[Scripts that build objects]
◆ ◆ ◆
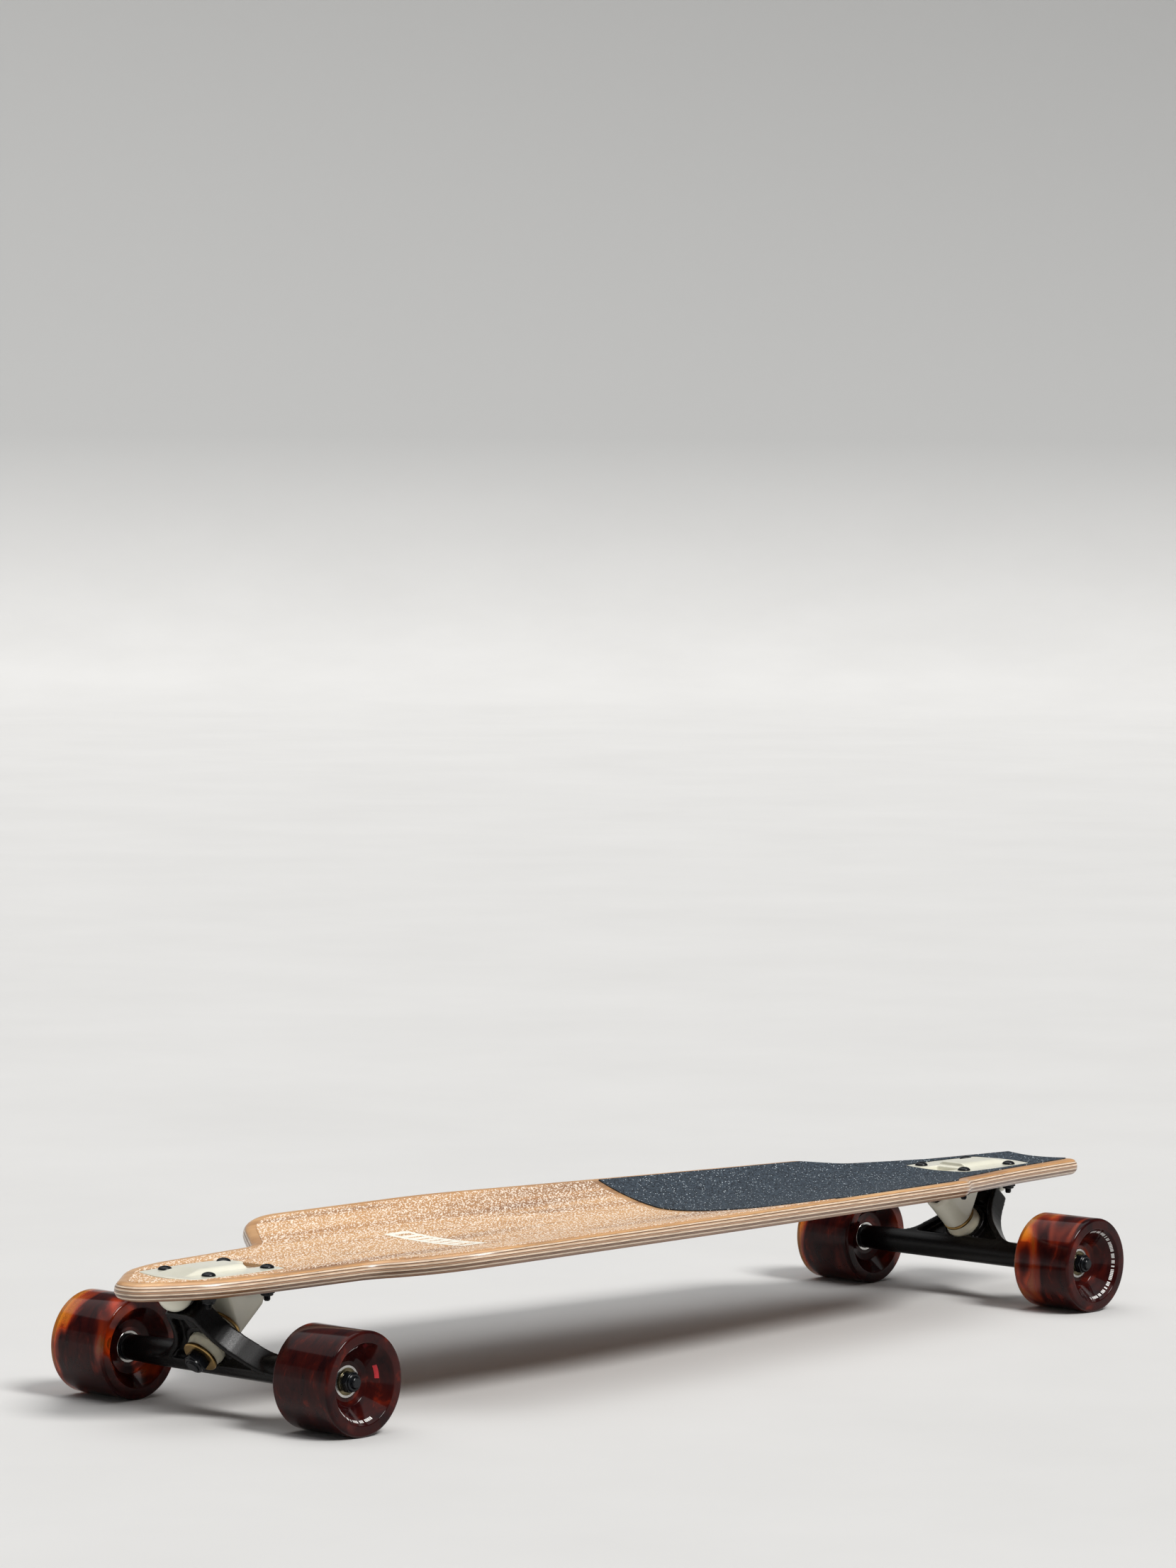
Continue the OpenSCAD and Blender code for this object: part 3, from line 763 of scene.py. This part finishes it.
def make_grips():
    """The clear grit on the nose's part of the deck and the dark tape on the tail's."""
    outline = thinned(inset(deck_outline(), GRIP_MARGIN), 0.6)
    for name, node, slot, thickness, area, operation in (
        ("nose_grit", "clear_grip", "clear_grit", GRIT, tape_area(GRIP_MARGIN), "DIFFERENCE"),
        ("tail_tape", "grip_tape", "grip_tape", TAPE, tape_area(), "INTERSECT"),
    ):
        rings = [(0.25, -thickness), (0.0, -thickness + 0.2), (0.0, 0.0)]
        piece = raw(name, slab(outline, rings))
        cut(piece, raw("tool", prism([tuple(p) for p in area], DECK_TOP - 10, DECK_TOP + 30)), operation)
        cut_trucks(piece, flange_outline(0.6), DECK_TOP - 20, DECK_TOP + 40)
        dress(piece, LOOKS[slot], "deck", (node,))


def make_deck_mark():
    """A plain slanted frame with plain rungs, painted across the nose half."""
    corners = [(-205.5, 37), (-182, 36.5), (-187.5, -45), (-210.5, -43.5)]
    middle = sum((Vector(p) for p in corners), Vector((0, 0))) / 4
    stroke_x, stroke_y, steps = 5.0, 6.0, 24
    low, high = -GRIT + 0.1, -GRIT - 0.1
    inner = []
    for p in corners:
        away = Vector(p) - middle
        inner.append(Vector(p) - Vector((math.copysign(stroke_x, away.x), math.copysign(stroke_y, away.y))))
    sections = []
    for i, p in enumerate(corners):
        j = (i + 1) % 4
        for k in range(steps):
            out = Vector(p).lerp(Vector(corners[j]), k / steps)
            within = inner[i].lerp(inner[j], k / steps)
            sections.append([deck_surface(out, low), deck_surface(out, high),
                             deck_surface(within, high), deck_surface(within, low)])
    shapes = [bar(sections, loop=True)]
    gaps = 7
    half_rung = Vector((0, 3.2))
    around = ((-1, low), (-1, high), (1, high), (1, low))
    for i in range(1, gaps):
        ends = inner[0].lerp(inner[3], i / gaps), inner[1].lerp(inner[2], i / gaps)
        shapes.append(bar([[deck_surface(p + side * half_rung, depth) for side, depth in around]
                           for p in ends]))
    make_piece("deck_mark", joined(*shapes), CREAM_PRINT, "deck")


# ---- Castings --------------------------------------------------------------------


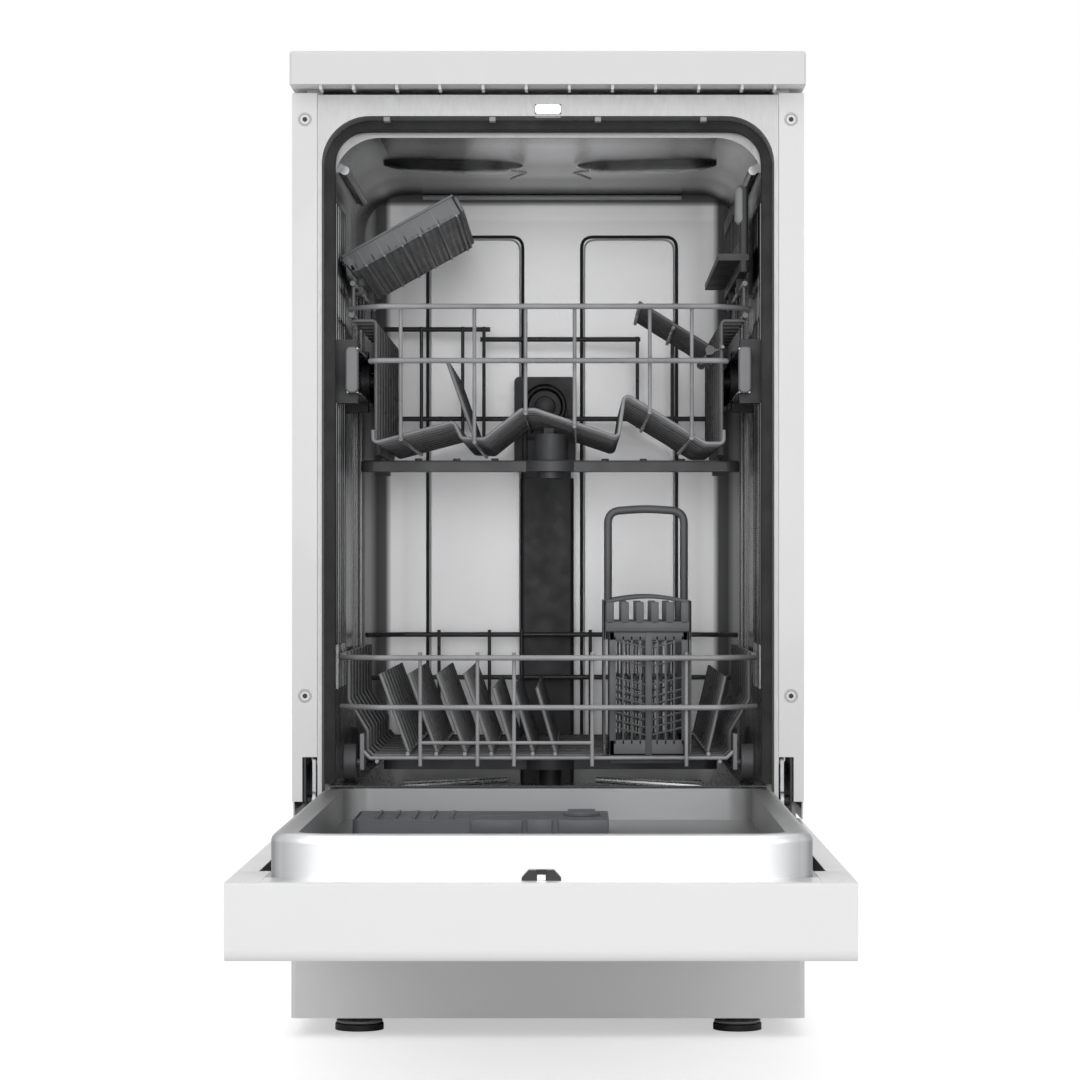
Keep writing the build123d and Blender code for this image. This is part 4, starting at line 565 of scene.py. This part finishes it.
def mirrored(piece):
    # a copy on the other side of the machine
    useOnly(piece)
    bpy.ops.object.duplicate()
    copy = bpy.context.object
    copy.scale = (-1, 1, 1)
    bpy.ops.object.transform_apply(location=True, rotation=True, scale=True)
    bpy.ops.object.mode_set(mode="EDIT")
    bpy.ops.mesh.select_all(action="SELECT")
    bpy.ops.mesh.normals_make_consistent(inside=False)
    bpy.ops.object.mode_set(mode="OBJECT")
    return copy


def bothSides(piece):
    return joinAll([piece, mirrored(piece)])


# tub: pressed ridges, wall ribs and clips

ceilingRidge = {
    "near": (-0.156, flangeY + 0.22),
    "tip": -0.026,
    "width": 0.075,
    "drop": 0.0075,
    "ceiling": 0.79,
    "skin": 0.0005,
    "cuts": 7,
    "nearRun": 0.25,  # share of the length over which the near end widens
    "nearShare": 0.35,  # share of the width at the near end
    "tipRun": 0.12,
    "tipShare": 0.12,
    "slim": 0.9,
    "sweep": 0.03,  # how far the near end is swept to the front
    "flat": 0.45,  # share of the half width that stays flat
    "steep": 1.3,
}


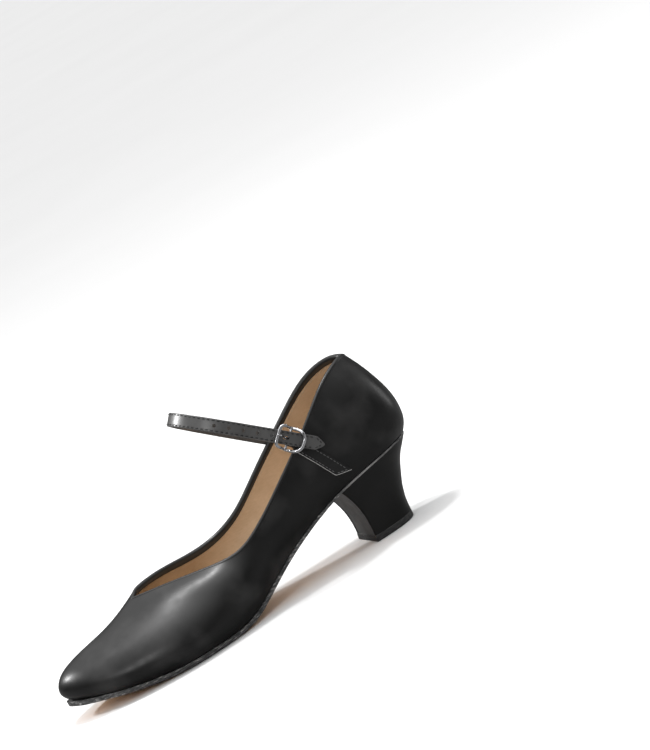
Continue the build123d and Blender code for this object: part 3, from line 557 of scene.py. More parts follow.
def sole_leather_material(name, light, dark, line, ink_base=0.022, ink_top=0.5):
    """natural face, black inked edge and scored lines, masked by point attributes"""
    material, sh = new_material(name)
    color = sh.ramp(sh.noise(scale=35, detail=5, rough=0.55), [(0.25, dark), (0.8, light)])
    fibre = sh.noise(scale=700, rough=0.7, stretch=(1.0, 0.3, 1.0))
    streaks = sh.remap(fibre, source=(0.35, 0.75), target=(0.0, 0.22))
    color = sh.mix(streaks, color, shade(dark, 0.75))
    scored = sh.remap(sh.attribute("score"), source=(0.1, 0.9), target=(0.0, 0.75))
    color = sh.mix(scored, color, line)
    speck = sh.noise(scale=1500, detail=3, rough=0.8, stretch=(1.0, 0.5, 1.6))
    cut_fibre = sh.noise(scale=520, detail=5, rough=0.75, stretch=(1.0, 0.35, 2.2))
    ink = sh.ramp(cut_fibre, [(0.36, (ink_base,) * 3), (0.48, (ink_base * 2.2,) * 3),
                              (0.56, (ink_base * 4.5,) * 3),
                              (0.68, (ink_top, ink_top * 0.97, ink_top * 0.92))])
    seat = sh.remap(sh.attribute("seat"), source=(0.0, 1.0), target=(0.0, 0.8))
    ink = sh.mix(seat, ink, (0.22, 0.214, 0.21))
    edge = sh.remap(sh.attribute("edge"), source=(0.35, 0.65))
    gloss = sh.remap(fibre, source=(0.3, 0.7), target=(0.5, 0.7))
    normal = sh.bump(fibre, strength=0.22, distance=0.00012)
    normal = sh.bump(speck, strength=0.55, distance=0.00035, normal=normal)
    sh.surface(sh.mix(edge, color, ink), sh.mix_value(edge, gloss, 0.5), normal)
    return material


def metal(name, color, rough, grain=0.0):
    material, sh = new_material(name)
    brushed = sh.noise(scale=900, detail=3, rough=0.6, stretch=(1.0, 1.0, 0.12))
    tint = sh.ramp(sh.noise(scale=120, detail=3), [(0.3, shade(color, 0.9)), (0.7, color)])
    gloss = sh.remap(brushed, source=(0.3, 0.7),
                     target=(max(0.04, rough - 0.02), rough + 0.03 + grain))
    normal = sh.bump(brushed, strength=0.04 + grain, distance=0.00005) if grain else None
    sh.surface(tint, gloss, normal, {"Metallic": 1.0})
    return material


def matte(name, light, dark, scale, rough, relief, weave=False, stretch=(1, 1, 1)):
    """one texture drives both colour and relief"""
    material, sh = new_material(name)
    if weave:
        height = sh.math("MULTIPLY", sh.wave(scale, turn=(0, 0, 0)),
                         sh.wave(scale, turn=(0, 0, math.pi / 2)))
    else:
        height = sh.noise(scale, detail=5, rough=0.65, stretch=stretch)
    color = sh.ramp(height, [(0.25, dark), (0.75, light)])
    sh.surface(color, rough, sh.bump(height, strength=relief, distance=0.0003))
    return material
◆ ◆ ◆
**Exercise instructions**
Each entry above is to be printed again exactly.

**Response for this exercise**
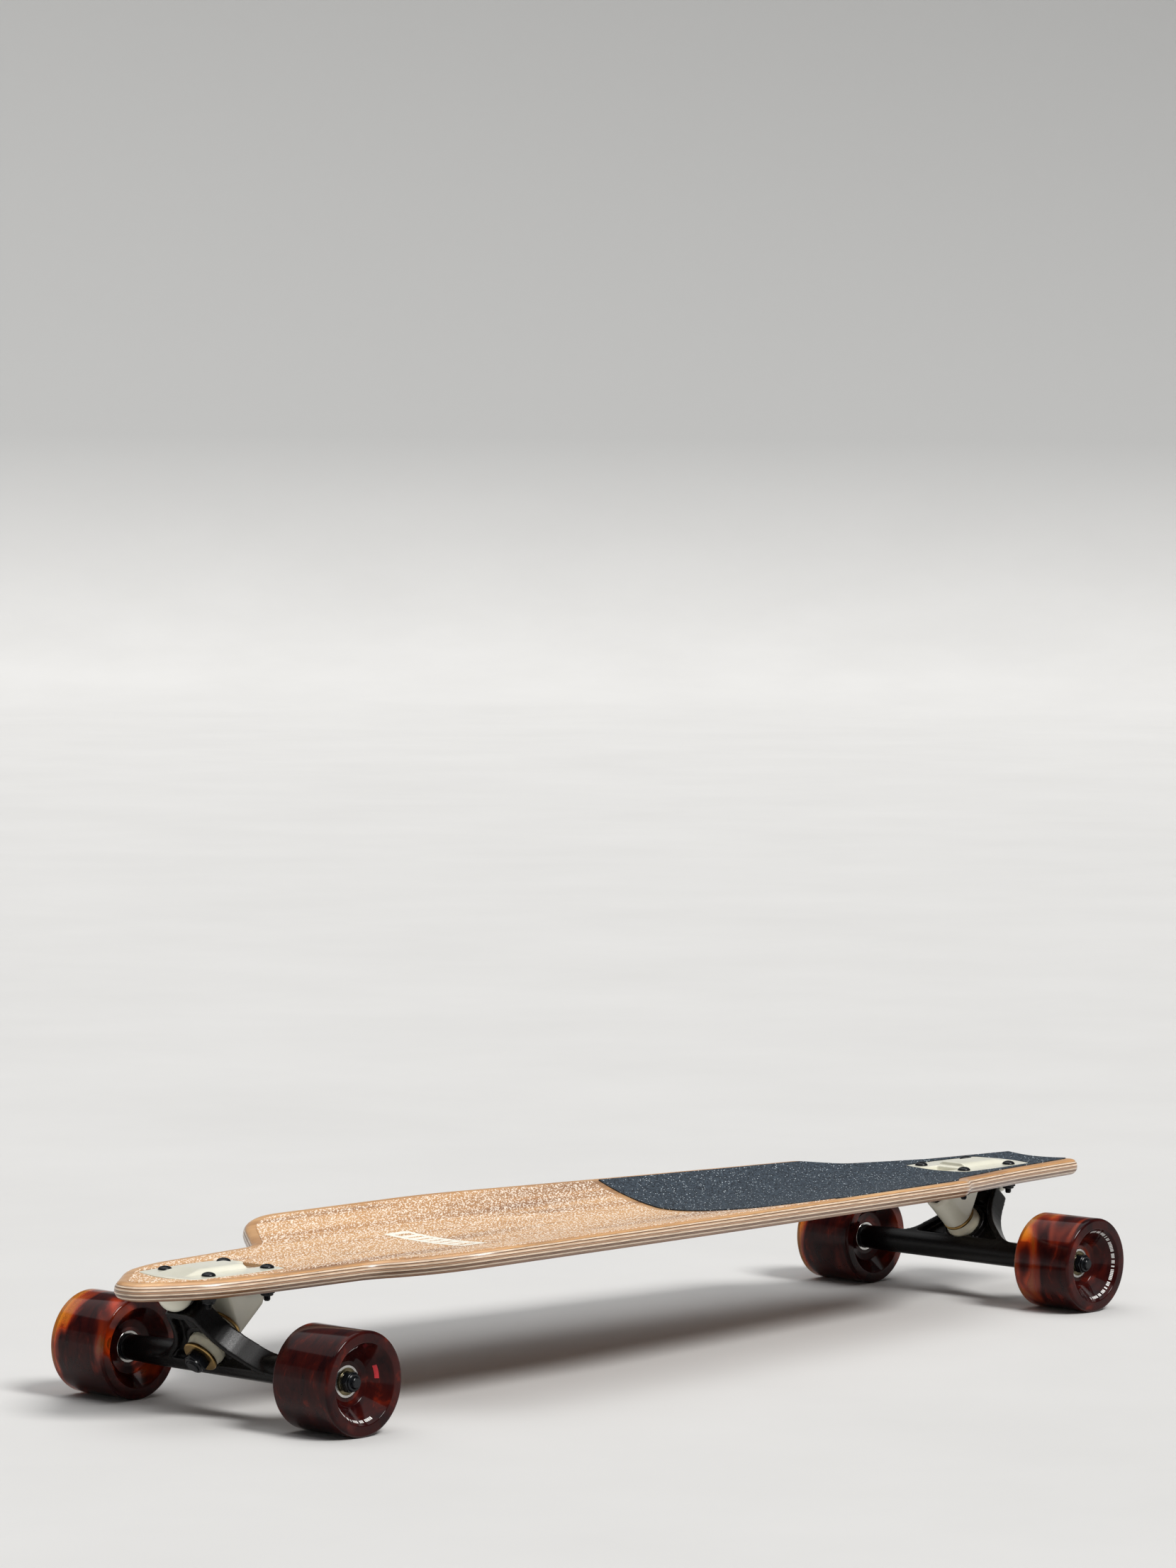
Continue the OpenSCAD and Blender code for this object: part 3, from line 763 of scene.py. This part finishes it.
def make_grips():
    """The clear grit on the nose's part of the deck and the dark tape on the tail's."""
    outline = thinned(inset(deck_outline(), GRIP_MARGIN), 0.6)
    for name, node, slot, thickness, area, operation in (
        ("nose_grit", "clear_grip", "clear_grit", GRIT, tape_area(GRIP_MARGIN), "DIFFERENCE"),
        ("tail_tape", "grip_tape", "grip_tape", TAPE, tape_area(), "INTERSECT"),
    ):
        rings = [(0.25, -thickness), (0.0, -thickness + 0.2), (0.0, 0.0)]
        piece = raw(name, slab(outline, rings))
        cut(piece, raw("tool", prism([tuple(p) for p in area], DECK_TOP - 10, DECK_TOP + 30)), operation)
        cut_trucks(piece, flange_outline(0.6), DECK_TOP - 20, DECK_TOP + 40)
        dress(piece, LOOKS[slot], "deck", (node,))


def make_deck_mark():
    """A plain slanted frame with plain rungs, painted across the nose half."""
    corners = [(-205.5, 37), (-182, 36.5), (-187.5, -45), (-210.5, -43.5)]
    middle = sum((Vector(p) for p in corners), Vector((0, 0))) / 4
    stroke_x, stroke_y, steps = 5.0, 6.0, 24
    low, high = -GRIT + 0.1, -GRIT - 0.1
    inner = []
    for p in corners:
        away = Vector(p) - middle
        inner.append(Vector(p) - Vector((math.copysign(stroke_x, away.x), math.copysign(stroke_y, away.y))))
    sections = []
    for i, p in enumerate(corners):
        j = (i + 1) % 4
        for k in range(steps):
            out = Vector(p).lerp(Vector(corners[j]), k / steps)
            within = inner[i].lerp(inner[j], k / steps)
            sections.append([deck_surface(out, low), deck_surface(out, high),
                             deck_surface(within, high), deck_surface(within, low)])
    shapes = [bar(sections, loop=True)]
    gaps = 7
    half_rung = Vector((0, 3.2))
    around = ((-1, low), (-1, high), (1, high), (1, low))
    for i in range(1, gaps):
        ends = inner[0].lerp(inner[3], i / gaps), inner[1].lerp(inner[2], i / gaps)
        shapes.append(bar([[deck_surface(p + side * half_rung, depth) for side, depth in around]
                           for p in ends]))
    make_piece("deck_mark", joined(*shapes), CREAM_PRINT, "deck")


# ---- Castings --------------------------------------------------------------------


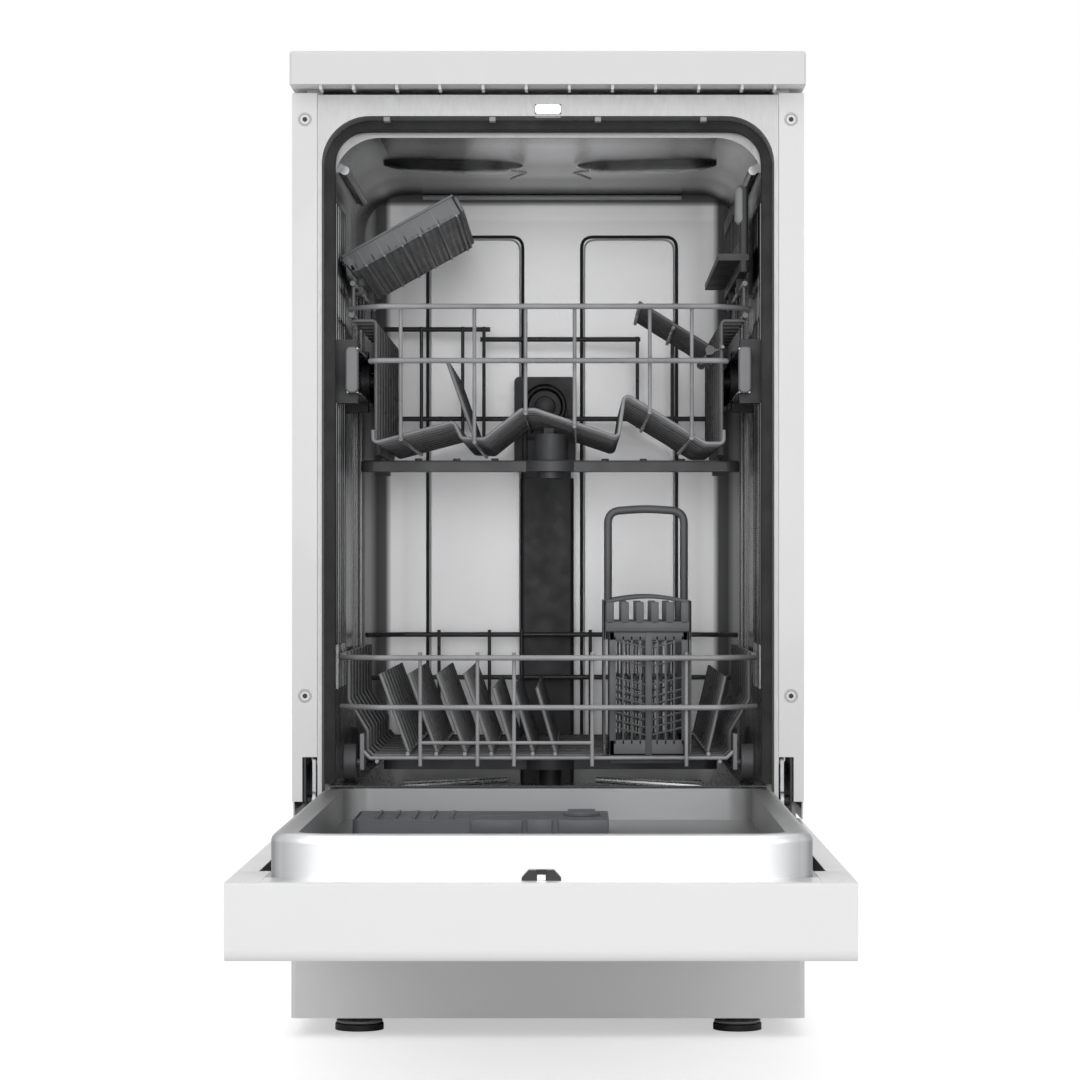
Keep writing the build123d and Blender code for this image. This is part 4, starting at line 565 of scene.py. This part finishes it.
def mirrored(piece):
    # a copy on the other side of the machine
    useOnly(piece)
    bpy.ops.object.duplicate()
    copy = bpy.context.object
    copy.scale = (-1, 1, 1)
    bpy.ops.object.transform_apply(location=True, rotation=True, scale=True)
    bpy.ops.object.mode_set(mode="EDIT")
    bpy.ops.mesh.select_all(action="SELECT")
    bpy.ops.mesh.normals_make_consistent(inside=False)
    bpy.ops.object.mode_set(mode="OBJECT")
    return copy


def bothSides(piece):
    return joinAll([piece, mirrored(piece)])


# tub: pressed ridges, wall ribs and clips

ceilingRidge = {
    "near": (-0.156, flangeY + 0.22),
    "tip": -0.026,
    "width": 0.075,
    "drop": 0.0075,
    "ceiling": 0.79,
    "skin": 0.0005,
    "cuts": 7,
    "nearRun": 0.25,  # share of the length over which the near end widens
    "nearShare": 0.35,  # share of the width at the near end
    "tipRun": 0.12,
    "tipShare": 0.12,
    "slim": 0.9,
    "sweep": 0.03,  # how far the near end is swept to the front
    "flat": 0.45,  # share of the half width that stays flat
    "steep": 1.3,
}


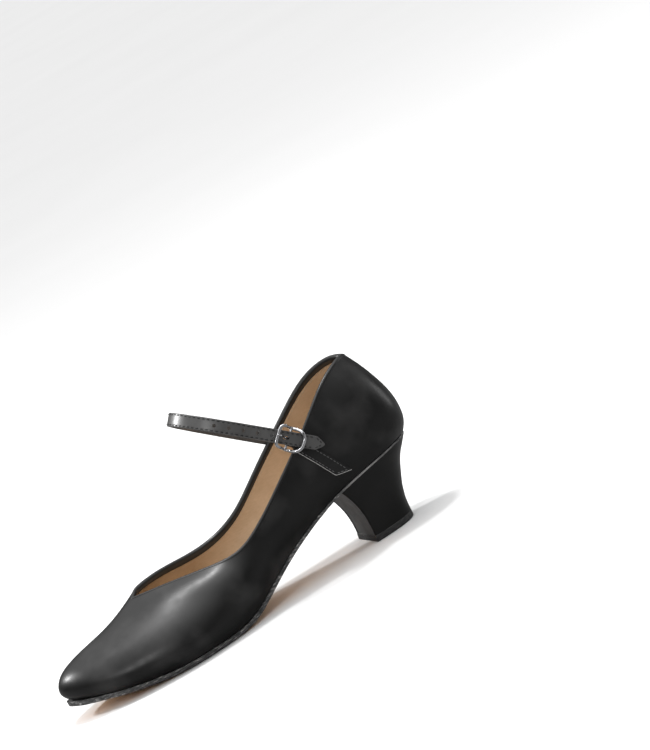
Continue the build123d and Blender code for this object: part 3, from line 557 of scene.py. More parts follow.
def sole_leather_material(name, light, dark, line, ink_base=0.022, ink_top=0.5):
    """natural face, black inked edge and scored lines, masked by point attributes"""
    material, sh = new_material(name)
    color = sh.ramp(sh.noise(scale=35, detail=5, rough=0.55), [(0.25, dark), (0.8, light)])
    fibre = sh.noise(scale=700, rough=0.7, stretch=(1.0, 0.3, 1.0))
    streaks = sh.remap(fibre, source=(0.35, 0.75), target=(0.0, 0.22))
    color = sh.mix(streaks, color, shade(dark, 0.75))
    scored = sh.remap(sh.attribute("score"), source=(0.1, 0.9), target=(0.0, 0.75))
    color = sh.mix(scored, color, line)
    speck = sh.noise(scale=1500, detail=3, rough=0.8, stretch=(1.0, 0.5, 1.6))
    cut_fibre = sh.noise(scale=520, detail=5, rough=0.75, stretch=(1.0, 0.35, 2.2))
    ink = sh.ramp(cut_fibre, [(0.36, (ink_base,) * 3), (0.48, (ink_base * 2.2,) * 3),
                              (0.56, (ink_base * 4.5,) * 3),
                              (0.68, (ink_top, ink_top * 0.97, ink_top * 0.92))])
    seat = sh.remap(sh.attribute("seat"), source=(0.0, 1.0), target=(0.0, 0.8))
    ink = sh.mix(seat, ink, (0.22, 0.214, 0.21))
    edge = sh.remap(sh.attribute("edge"), source=(0.35, 0.65))
    gloss = sh.remap(fibre, source=(0.3, 0.7), target=(0.5, 0.7))
    normal = sh.bump(fibre, strength=0.22, distance=0.00012)
    normal = sh.bump(speck, strength=0.55, distance=0.00035, normal=normal)
    sh.surface(sh.mix(edge, color, ink), sh.mix_value(edge, gloss, 0.5), normal)
    return material


def metal(name, color, rough, grain=0.0):
    material, sh = new_material(name)
    brushed = sh.noise(scale=900, detail=3, rough=0.6, stretch=(1.0, 1.0, 0.12))
    tint = sh.ramp(sh.noise(scale=120, detail=3), [(0.3, shade(color, 0.9)), (0.7, color)])
    gloss = sh.remap(brushed, source=(0.3, 0.7),
                     target=(max(0.04, rough - 0.02), rough + 0.03 + grain))
    normal = sh.bump(brushed, strength=0.04 + grain, distance=0.00005) if grain else None
    sh.surface(tint, gloss, normal, {"Metallic": 1.0})
    return material


def matte(name, light, dark, scale, rough, relief, weave=False, stretch=(1, 1, 1)):
    """one texture drives both colour and relief"""
    material, sh = new_material(name)
    if weave:
        height = sh.math("MULTIPLY", sh.wave(scale, turn=(0, 0, 0)),
                         sh.wave(scale, turn=(0, 0, math.pi / 2)))
    else:
        height = sh.noise(scale, detail=5, rough=0.65, stretch=stretch)
    color = sh.ramp(height, [(0.25, dark), (0.75, light)])
    sh.surface(color, rough, sh.bump(height, strength=relief, distance=0.0003))
    return material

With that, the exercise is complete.